Com os livros: Um olhar no retrovisor e outro na estrada; O Ruído do silêncio, bem como com as quinzenais intervenções nas páginas vetustas e respeitáveis de A União, Iêda Lima tem ratificado a condição de uma boa construtora de textos: ora os de caráter autobiográfico, no qual, com riqueza de detalhes, ela expõe os vãos e desvãos de uma vida sumamente rica de ziguezagueantes acontecimentos, ora os que incursionam por uma tessitura ficcional, que, no entanto, como toda ficção que se preza, firma os seus pés no chão do mais áspero realismo, o que trouxe a lume o multidimensional flagelo do abuso sexual, crime hediondo que, lamentavelmente crescente, em nossa decadente sociedade, tem vicejado em todos os lugares, mormente, na espacialidade familiar, na qual, em tese, deveria prevalecer o amor, o cuidado e a proteção. Num e noutro livro, Iêda Lima mostra-se uma narradora cuidadosa.
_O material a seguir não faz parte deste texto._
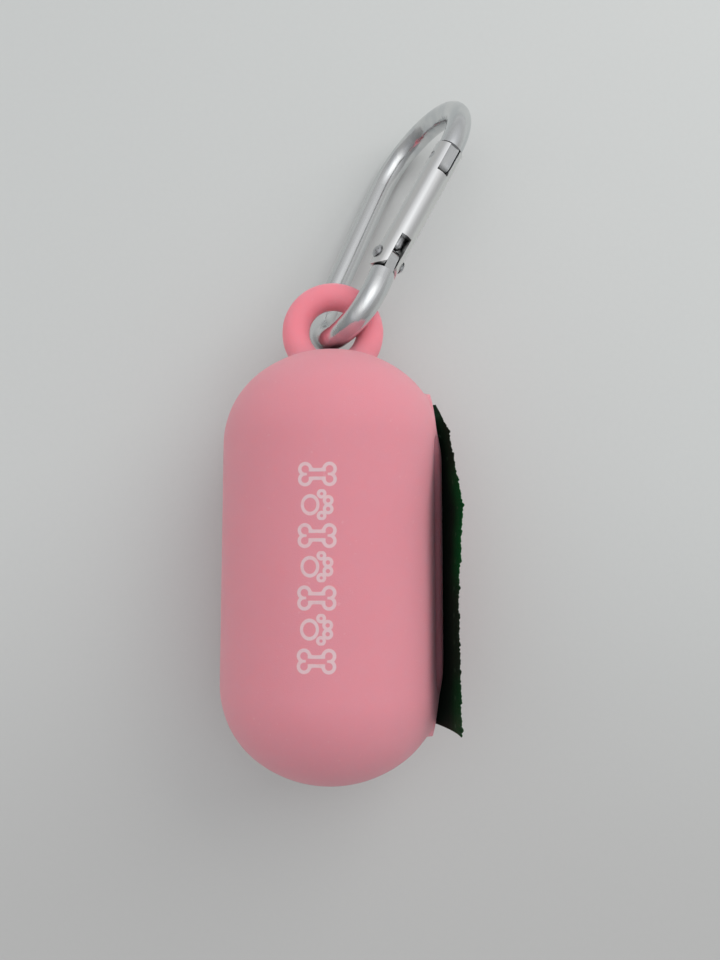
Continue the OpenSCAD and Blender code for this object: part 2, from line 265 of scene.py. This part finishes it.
class Finish:
    """A material, or the room's light, that is put together node by node."""

    def __init__(self, name, kept_in="materials"):
        self.material = getattr(bpy.data, kept_in).new(name)
        self.material.use_nodes = True
        self.tree = self.material.node_tree
        self.tree.nodes.clear()

    def node(self, kind, settings=(), inputs=(), output=0):
        """Adds any node: its settings first, then the values or links of its sockets."""
        made = self.tree.nodes.new(kind)
        for name, value in dict(settings).items():
            if name == "stops":
                stops = made.color_ramp.elements
                while len(stops) < len(value):
                    stops.new(1.0)
                for stop, (place, colour) in zip(stops, value):
                    stop.position = place
                    stop.color = colour
            else:
                setattr(made, name, value)
        for key, value in inputs.items() if isinstance(inputs, dict) else enumerate(inputs):
            if isinstance(value, Value):
                self.tree.links.new(value.socket, made.inputs[key])
            else:
                made.inputs[key].default_value = value
        return Value(self, made.outputs[output]) if len(made.outputs) else None

    def place(self):
        """Where a point is on the object, in metres."""
        return self.node("ShaderNodeTexCoord", output="Object")

    def axes(self, vector):
        """A vector's three numbers."""
        split = self.node("ShaderNodeSeparateXYZ", (), [vector])
        return [Value(self, split.socket.node.outputs[i]) for i in range(3)]

    def attribute(self, name):
        """A number that the piece keeps at each of its points."""
        return self.node("ShaderNodeAttribute", {"attribute_name": name}, (), "Fac")

    def far_from(self, x, y):
        """How far x and y are from 0 together."""
        return (x * x + y * y).maths("SQRT")

    def noise(self, vector, scale, detail=2.0, roughness=0.5):
        """Soft random spots. scale is in spots for each metre."""
        inputs = {"Vector": vector, "Scale": scale, "Detail": detail, "Roughness": roughness}
        return self.node("ShaderNodeTexNoise", {"noise_dimensions": "3D"}, inputs)

    def from_middle(self, vector):
        """How far a point is from the capsule's middle along each axis, in mm."""
        inputs = {"Vector": vector, "Location": -CAPSULE / MM, "Scale": (1 / MM, 1 / MM, 1 / MM)}
        return self.axes(self.node("ShaderNodeMapping", {"vector_type": "POINT"}, inputs))

    def stretched(self, vector, scale):
        """The same place on a grid that is stretched."""
        return self.node("ShaderNodeMapping", (), {"Vector": vector, "Scale": scale})

    def between(self, value, low, high):
        """0 where value is under low, 1 where it is over high, and smooth in between."""
        inputs = {"Value": value, "From Min": low, "From Max": high, "To Min": 0.0, "To Max": 1.0}
        return self.node("ShaderNodeMapRange", {"interpolation_type": "SMOOTHSTEP"}, inputs)

    def painted_corner_shade(self, base, dark, reach, low, high):
        """A colour with painted shade: it turns dark where other walls stand close by."""
        open_share = self.node("ShaderNodeAmbientOcclusion", {"samples": 8}, {"Distance": reach}, 1)
        return self.mixed(self.between(open_share, low, high), dark, base)

    def mixed(self, share, first, second):
        """One colour turned into another by share."""
        return self.node("ShaderNodeMix", {"data_type": "RGBA"}, {0: share, 6: first, 7: second}, 2)

    def bumps(self, height, distance):
        """The surface's slope where height rises by distance in metres."""
        inputs = {"Strength": 1.0, "Distance": distance, "Height": height}
        return self.node("ShaderNodeBump", (), inputs)

    def surface(self, **inputs):
        """The finished surface. Names stand for the shader's sockets, with _ for a space."""
        named = {name.replace("_", " "): value for name, value in inputs.items()}
        shader = self.node("ShaderNodeBsdfPrincipled", (), named)
        self.node("ShaderNodeOutputMaterial", (), [shader])
        return self.material


def chosen():
    """The sizes and colours picked in the sidebar."""
    return bpy.context.scene.bag_dispenser


def nothing_selected():
    """Leaves edit mode and deselects everything."""
    if bpy.context.object and bpy.context.object.mode != "OBJECT":
        bpy.ops.object.mode_set(mode="OBJECT")
    bpy.ops.object.select_all(action="DESELECT")


def named(name):
    """Names the piece just added."""
    piece = bpy.context.active_object
    piece.name = name
    piece.data.name = name
    return piece


def only(piece):
    """Selects one piece alone."""
    nothing_selected()
    piece.select_set(True)
    bpy.context.view_layer.objects.active = piece


def settle(piece):
    """Puts a piece's place and turn into its mesh."""
    only(piece)
    bpy.ops.object.transform_apply(location=True, rotation=True, scale=True)


def apply_modifier(piece, kind, **settings):
    """Adds a modifier and applies it."""
    only(piece)
    bpy.ops.object.modifier_add(type=kind)
    modifier = piece.modifiers[-1]
    for name, value in settings.items():
        setattr(modifier, name, value)
    bpy.ops.object.modifier_apply(modifier=modifier.name)


def smooth(piece, degrees):
    """Smooth shading that keeps the edges that are sharper than this."""
    only(piece)
    bpy.ops.object.shade_smooth_by_angle(angle=math.radians(degrees))


def dress(piece, material):
    """Gives a piece one finish all over."""
    if not piece.material_slots:
        piece.data.materials.append(material)
    for slot in piece.material_slots:
        slot.material = material


def bone_outline(f, x, y):
    """How far a point is from a bone's outline, in mm. The bone lies along x."""
    end = f.far_from(abs(x) - 2.35, abs(y) - 0.98) - 1.05
    shaft = (abs(y) - 0.82).most(abs(x) - 2.3)
    return end.maths("SMOOTH_MIN", shaft, 0.6)


def paw_outline(f, x, y):
    """How far a point is from a paw's outline, in mm. Its toes point along x."""
    pad = (f.far_from((x + 1.35) / 1.5, y / 1.7) - 1.0) * 1.55
    inner_toe = f.far_from(x - 2.1, abs(y) - 0.82) - 0.72
    outer_toe = f.far_from(x - 0.85, abs(y) - 2.1) - 0.62
    return pad.least(inner_toe.least(outer_toe))


def printed(f, x, y, z):
    """1 on the printed column of bones and paws on top of the capsule, 0 beside it."""
    column_length = PRINT_PITCH * PRINT_COUNT
    along = y - (PRINT_TOP - column_length)
    local = (along.repeated(PRINT_PITCH) - PRINT_PITCH / 2) / PRINT_SCALE
    across = (x - PRINT_MIDDLE) / PRINT_SCALE
    is_paw = along.repeated(2 * PRINT_PITCH).maths("GREATER_THAN", PRINT_PITCH)
    bone = f.between(abs(bone_outline(f, across, local)), 0.42, 0.24)
    paw = f.between(abs(paw_outline(f, across, local)), 0.4, 0.22)
    motif = bone * (1.0 - is_paw) + paw * is_paw
    column = along.maths("GREATER_THAN", 0.0) * along.maths("LESS_THAN", column_length)
    on_top = z.maths("GREATER_THAN", 0.5 * CAPSULE_R / MM)
    return motif * column * on_top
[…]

A biografia de Iêda Lima é bastante rica de acontecimentos. Da infância de afetos genuínos no casulo familiar, à constituição do seu lar pelos laços matrimoniais; da formação intelectual ferreamente adquirida, ao visceral mergulho no revolto mundo da política, ainda mais nos ásperos tempos em que o arbítrio entrava por uma porta, e a liberdade saía por outra. Era o tempo de partidos, tempo de homens partidos, conforme preconizou Carlos Drummond de Andrade em emblemático verso.
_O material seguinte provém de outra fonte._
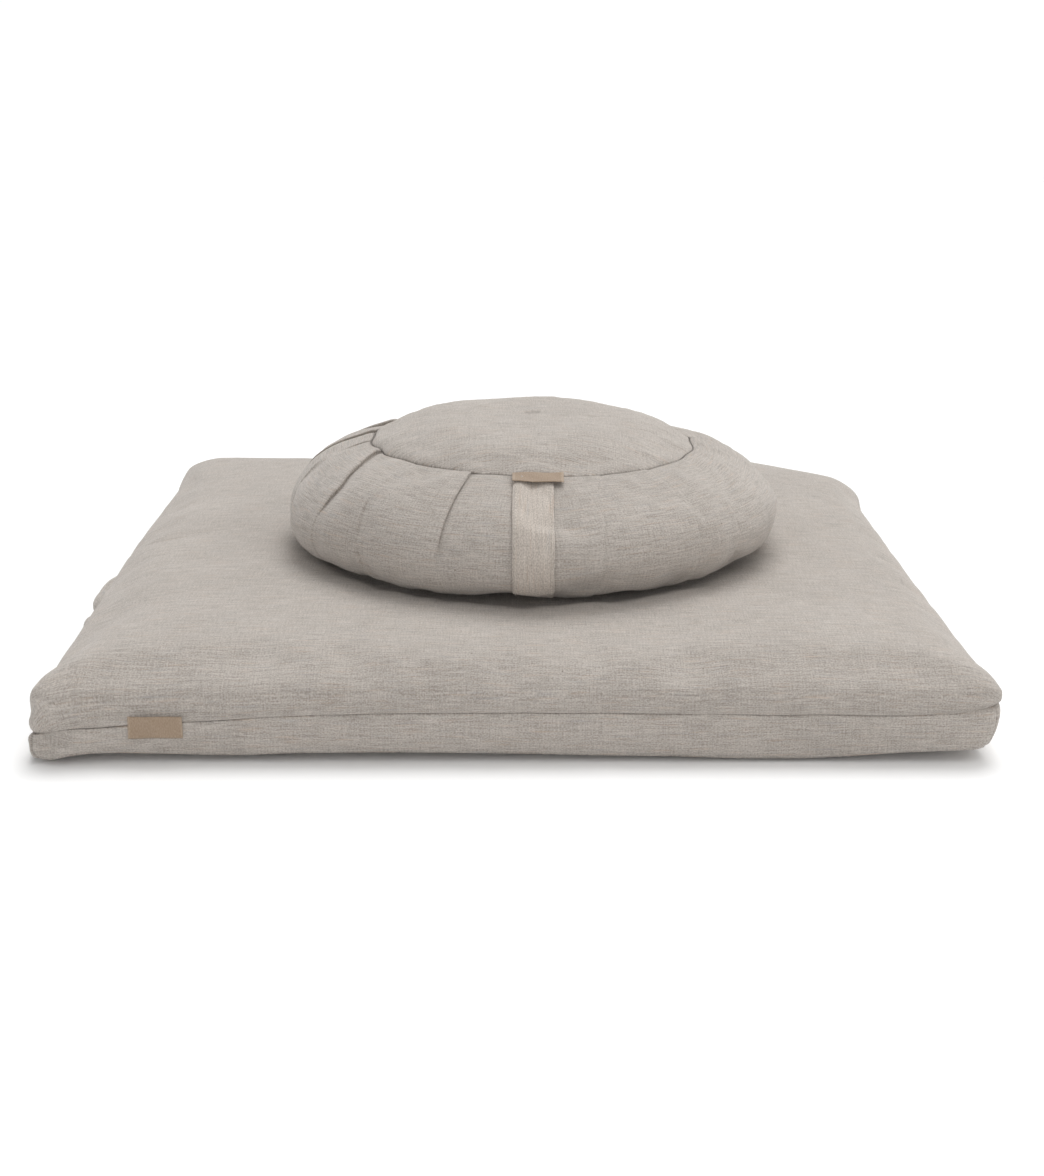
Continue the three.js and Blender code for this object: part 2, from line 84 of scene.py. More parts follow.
class Wire:
    """What a shader node puts out. Arithmetic on it adds Math nodes."""

    def __init__(self, tree, socket=None):
        self.tree = tree
        self.socket = socket

    def node(self, kind, settings=None, inputs=None, output=0):
        """Adds a node: its settings first, then the values or links of its sockets."""
        made = self.tree.nodes.new(kind)
        for name, value in (settings or {}).items():
            if name == "stops":
                elements = made.color_ramp.elements
                while len(elements) < len(value):
                    elements.new(1)
                for element, (place, grey) in zip(elements, value):
                    element.position = place
                    element.color = (grey, grey, grey, 1)
            else:
                setattr(made, name, value)
        for name, value in (inputs or {}).items():
            if isinstance(value, Wire):
                self.tree.links.new(value.socket, made.inputs[name])
            else:
                made.inputs[name].default_value = value
        return Wire(self.tree, made.outputs[output])

    def math(self, operation, *values):
        return self.node("ShaderNodeMath", {"operation": operation}, dict(enumerate(values)))

    def __add__(self, other):
        return self.math("ADD", self, other)

    __radd__ = __add__

    def __sub__(self, other):
        return self.math("SUBTRACT", self, other)

    def __rsub__(self, other):
        return self.math("SUBTRACT", other, self)

    def __mul__(self, other):
        return self.math("MULTIPLY", self, other)

    __rmul__ = __mul__

    def parts(self):
        """The three numbers of a vector."""
        return [self.node("ShaderNodeSeparateXYZ", inputs={0: self}, output=i) for i in range(3)]

    def vector(self, x, y, z=0.0):
        return self.node("ShaderNodeCombineXYZ", inputs={0: x, 1: y, 2: z})

    def stretched(self, x, y, z):
        """A place measured in steps of 1/x, 1/y and 1/z metres."""
        return self.node("ShaderNodeVectorMath", {"operation": "MULTIPLY"}, {0: self, 1: (x, y, z)})

    def wave(self, pitch):
        """A sine that repeats every pitch metres."""
        turned = self * (2 * math.pi / pitch)
        return turned.math("SINE", turned)

    def noise(self, place, detail=2.0, roughness=0.5):
        settings = {"noise_dimensions": "3D"}
        inputs = {"Vector": place, "Scale": 1.0, "Detail": detail, "Roughness": roughness}
        return self.node("ShaderNodeTexNoise", settings, inputs)

    def between(self, low, high):
        """0 below low, 1 above high."""
        settings = {"interpolation_type": "SMOOTHSTEP"}
        return self.node("ShaderNodeMapRange", settings, {"Value": self, "From Min": low, "From Max": high})

    def blend(self, mask, first, second, how="MIX"):
        """Mixes two colours by a mask."""
        settings = {"data_type": "RGBA", "blend_type": how}
        return self.node("ShaderNodeMix", settings, {0: mask, 6: first, 7: second}, output=2)

    def into(self, shader, socket):
        """Feeds this into a shader's socket."""
        self.tree.links.new(self.socket, shader.inputs[socket])

    def bump(self, height, distance, under=None):
        inputs = {"Height": height, "Distance": distance, "Strength": 1.0}
        if under is not None:
            inputs["Normal"] = under
        return self.node("ShaderNodeBump", inputs=inputs)


def new_material(name, roughness, **fixed):
    """A Principled material with its fixed values set on its own sockets."""
    material = bpy.data.materials.new(name)
    material.use_nodes = True
    shader = material.node_tree.nodes["Principled BSDF"]
    shader.inputs["Roughness"].default_value = roughness
    for socket, value in fixed.items():
        shader.inputs[socket.replace("_", " ")].default_value = value
    return material, shader, Wire(material.node_tree)


# The studio is white all round near the ground, and dimmer overhead.
scene.world = bpy.data.worlds.new("studio")
scene.world.use_nodes = True
sky = Wire(scene.world.node_tree)
height_of_view = sky.node("ShaderNodeTexCoord", output=0).parts()[2]
dimmer = 1.02 - height_of_view.between(0.28, 0.60) * 0.55
background = scene.world.node_tree.nodes["Background"]
dimmer.into(background, "Strength")
background.inputs["Color"].default_value = (1, 1, 1, 1)

floor_bm = bmesh.new()
bmesh.ops.create_grid(floor_bm, x_segments=1, y_segments=1, size=6)
bmesh.ops.translate(floor_bm, vec=(0, 0, -0.0004), verts=floor_bm.verts)
floor_mesh = bpy.data.meshes.new("floor")
floor_bm.to_mesh(floor_mesh)
floor = link("floor", floor_mesh)
floor_paint, floor_shader, _ = new_material("white_floor", 0.8)
floor_shader.inputs["Base Color"].default_value = (0.97, 0.97, 0.97, 1)
floor.data.materials.append(floor_paint)


# ---- Both covers are sewn from one bolt of natural flax linen in plain weave.
# The yarn is uneven: pale, grey and faintly rusty slubs run along the weft, fewer along the warp.
CLOTH = "cloth"  # each point's place on the flat cloth, in metres: weft, then warp


def linen(name, tint=(1, 1, 1), weft_slubs=1.0, warp_slubs=0.5):
    material, shader, start = new_material(name, 0.92, Specular_IOR_Level=0.25, Sheen_Weight=0.2)
    shader.inputs["Sheen Roughness"].default_value = 0.55
    place = start.node("ShaderNodeAttribute", {"attribute_name": CLOTH}, output=1)
    along, across, _ = place.parts()

    def streaks(length, width, seed, first=along, second=across, detail=2.0):
        """Yarn-like streaks: noise drawn out along one direction."""
        return start.noise(start.vector(first * (1 / length), second * (1 / width), seed), detail)

    weft = streaks(0.018, 0.0010, 3.0)
    weft_wide = streaks(0.045, 0.0021, 11.0)
    warp = streaks(0.018, 0.0010, 23.0, across, along)
    grain = streaks(0.0015, 0.0010, 29.0, detail=1.0)
    cloudy = start.noise(start.vector(along * 14, across * 14, 4.0), 3.0)
    tone = (
        0.5
        + (weft - 0.5) * (0.62 * weft_slubs)
        + (weft_wide - 0.5) * (0.24 * weft_slubs)
        + (grain - 0.5) * 0.75
        + (warp - 0.5) * (0.7 * warp_slubs)
        + (cloudy - 0.5) * 0.16
    )
    colour = start.blend(
        tone.between(0.15, 0.85),
        (0.280 * tint[0], 0.248 * tint[1], 0.219 * tint[2], 1),
        (0.562 * tint[0], 0.516 * tint[1], 0.472 * tint[2], 1),
    )
    rusty = streaks(0.03, 0.0016, 37.0).between(0.56, 0.74)
    colour = start.blend(rusty * 0.40, colour, (0.50, 0.375, 0.285, 1))
    blue_grey = streaks(0.035, 0.0018, 51.0).between(0.58, 0.74)
    colour = start.blend(blue_grey * 0.30, colour, (0.30, 0.31, 0.325, 1))
    pale = streaks(0.012, 0.0012, 67.0, detail=3.0).between(0.66, 0.78)
    colour = start.blend(pale * 0.42, colour, (0.72, 0.69, 0.65, 1))
    cell = start.node(
        "ShaderNodeTexVoronoi", {"feature": "F1"}, {"Vector": place, "Scale": 75.0, "Randomness": 1.0}
    )
    rare = start.noise(start.vector(along * 40, across * 40, 9.0), 0.0).between(0.60, 0.66)
    fleck = (1 - cell.between(0.03, 0.055)) * rare
    colour = start.blend(fleck * 0.7, colour, (0.10, 0.075, 0.05, 1))
    colour.into(shader, "Base Color")

    weave = along.wave(0.0011) * across.wave(0.0011)
    relief = weave * 0.35 + (weft - 0.5) * 1.6 + (warp - 0.5) * (1.6 * warp_slubs) + pale * 0.4
    creases = start.noise(start.vector(along * 55, across * 55, 2.0), 4.0, 0.6)
    fine = start.bump(relief, 0.00022)
    start.bump(creases, 0.0012, fine).into(shader, "Normal")
    return material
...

A Academia de Letras de Campina Grande se engrandece com a chegada da escritora Iêda Lima, aos seus quadros de sócia efetiva, eleita por seus pares para ser, em plenitude, a nova moradora da Casa que Amaury Vasconcelos, ao lado de homens e mulheres, na longínqua quadra cronológica dos anos oitenta erigiu, com o indesviável desiderato de que ela tivesse a missão precípua de ser uma infrangível defensora da Língua Portuguesa, patrimônio maior da cultura do nosso povo, bem como uma valorizadora da Literatura, essa privilegiada pátria da liberdade, república da beleza, território simbólico por onde ecoam transfiguradamente, as experiências humanas mais significativas. A despeito das inúmeras dificuldades por que frequentemente passam as instituições que se propõem ao cultivo da vida caudalosa do espírito, a Academia de Letras de Campina Grande prossegue firme e forte no cumprimento da sua solene e nobre missão.